Use of whole life insurance in estate planning
One can opt for a single premium or regular premiums which has to be paid lifelong in a whole life insurance policy. This policy is valid for ones whole lifetime .Money is accumulated and the bonus accrued is paid to the beneficiary on ones death. One is not entitled to any money during his own lifetime.
- If one wants to leave a huge legacy for a disabled child he must take up a whole life insurance policy where on his death, the disabled child (beneficiary) gets the sum assured as well as the accrued bonus.
- HNI’s can use whole life in their estate planning by setting up an insurance trust that will pay their estate taxes from the proceeds of the policy.
- If one has a genetic disorder which has a high chance of being passed on to ones child and one could die at a young age then he can opt for a whole life policy where death benefits and an accrued bonus mean a large sum at maturity.
Taxation of one’s inheritance:
- If one receives an immovable property as an inheritance no tax is charged on it. However a debate is on for a possible reintroduction of inheritance tax called by the finance minister.
- If one has his own residence and he does not rent his residence and receives immovable property as an inheritance one of the immovable properties can be chosen as self occupied which is not taxed .The other is deemed to be let out even if not given on rent and taxed as per its gross annual value even if this property is inherited.
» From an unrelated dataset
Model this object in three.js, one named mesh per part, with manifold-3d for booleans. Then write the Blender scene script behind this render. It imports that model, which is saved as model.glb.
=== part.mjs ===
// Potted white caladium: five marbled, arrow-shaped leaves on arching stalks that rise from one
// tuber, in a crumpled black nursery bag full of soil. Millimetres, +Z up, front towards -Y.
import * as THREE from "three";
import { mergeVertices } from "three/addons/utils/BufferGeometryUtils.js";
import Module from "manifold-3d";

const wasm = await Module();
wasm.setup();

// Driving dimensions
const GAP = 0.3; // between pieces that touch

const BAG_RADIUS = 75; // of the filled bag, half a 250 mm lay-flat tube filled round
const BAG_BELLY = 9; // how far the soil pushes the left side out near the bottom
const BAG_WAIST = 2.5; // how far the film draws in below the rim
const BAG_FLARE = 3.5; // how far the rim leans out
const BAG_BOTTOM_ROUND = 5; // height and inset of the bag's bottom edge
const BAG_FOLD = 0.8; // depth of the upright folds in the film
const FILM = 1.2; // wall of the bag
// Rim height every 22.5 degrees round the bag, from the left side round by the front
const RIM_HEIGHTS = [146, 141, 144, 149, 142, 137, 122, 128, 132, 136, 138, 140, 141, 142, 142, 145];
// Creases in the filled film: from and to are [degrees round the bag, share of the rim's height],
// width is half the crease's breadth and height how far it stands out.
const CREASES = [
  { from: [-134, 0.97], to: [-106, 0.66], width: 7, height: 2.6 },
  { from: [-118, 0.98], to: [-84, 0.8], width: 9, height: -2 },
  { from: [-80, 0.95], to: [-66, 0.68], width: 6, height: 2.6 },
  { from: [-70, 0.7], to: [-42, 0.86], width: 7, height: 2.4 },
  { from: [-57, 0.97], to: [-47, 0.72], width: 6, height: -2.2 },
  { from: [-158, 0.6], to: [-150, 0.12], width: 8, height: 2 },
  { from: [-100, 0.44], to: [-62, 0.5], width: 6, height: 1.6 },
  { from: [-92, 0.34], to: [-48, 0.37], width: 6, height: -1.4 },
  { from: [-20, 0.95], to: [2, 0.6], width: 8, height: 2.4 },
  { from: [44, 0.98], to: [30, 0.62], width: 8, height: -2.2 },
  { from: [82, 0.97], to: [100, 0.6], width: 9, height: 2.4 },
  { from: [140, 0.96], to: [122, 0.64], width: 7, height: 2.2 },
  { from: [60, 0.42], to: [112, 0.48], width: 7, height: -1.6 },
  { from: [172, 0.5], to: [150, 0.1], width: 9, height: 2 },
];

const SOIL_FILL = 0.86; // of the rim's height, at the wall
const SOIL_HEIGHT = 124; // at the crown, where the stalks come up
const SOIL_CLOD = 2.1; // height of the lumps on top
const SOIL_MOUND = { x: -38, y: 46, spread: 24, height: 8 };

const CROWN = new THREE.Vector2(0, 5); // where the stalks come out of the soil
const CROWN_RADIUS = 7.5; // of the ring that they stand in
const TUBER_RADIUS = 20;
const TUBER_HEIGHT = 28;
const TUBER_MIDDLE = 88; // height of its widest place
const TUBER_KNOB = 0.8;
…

Wealth tax might also have to be paid on the specified value of this property even though it might be inherited provided its value exceeds INR 30 Lakhs.
- If one receives inherited property and sells it he incurs capital gains tax on it.
I would like to end this article stating that the negligence of estate planning can have serious consequences and one cannot afford to neglect this aspect if one wants to avoid any hassles and family disputes after his demise.